The power industry sells electricity to commercial suppliers for a wholesale price; suppliers then pass power on to consumers. They receive their income through business and domestic electricity bills. If the wholesale price falls below the strike price, EDF will still receive £92.50 per megawatt.
Moorside — an alternative vision
Moorside is meant to be a different ballgame. The company notes that, “There is a universe of options open to us.” Projected costs for building Europe’s largest new nuclear power station are currently £10 billion. NuGen explains that a final investment decision for the plant that could supply energy for six million homes is due to be taken in 2018.
A company spokesperson said recently, “We are talking to potential investors familiar with the nuclear industry, including banks, credit-export agencies and nuclear companies interested in nuclear new build projects.”
The Financial Times reports that one party interested in joining the project is the state-controlled South Korean firm, Korea Electric Power Corporation (KEPCO). An agreement with the company’s owner, Japan’s Toshiba and France’s Engie, could see both funding and construction expertise heading for Cumbria.
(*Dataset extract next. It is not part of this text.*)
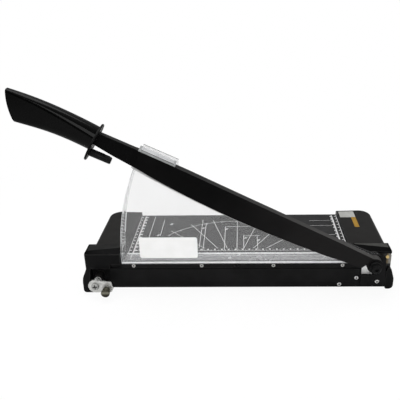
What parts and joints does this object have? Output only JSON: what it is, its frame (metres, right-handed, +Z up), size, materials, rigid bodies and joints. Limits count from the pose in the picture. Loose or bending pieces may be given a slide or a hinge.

Moorside could employ up to 21,000 people over its lifespan, during which it would provide 7% of the UK’s power. It is understood that three reactors would be provided by Toshiba’s US subsidiary, Westinghouse. NuGen also aims to tap into the largest concentration of nuclear skills and experience in Europe — the 10,000 staff at Sellafield.
The Cumbrian project is almost certain to hit snags as more details emerge. Planners would clearly like to avoid the storm that has gathered around HPC which the Government would like to see ironed out as soon as possible.
Are there grounds for optimism? Mythology has it that there was one emotion left at the bottom of Pandora’s empty box — hope.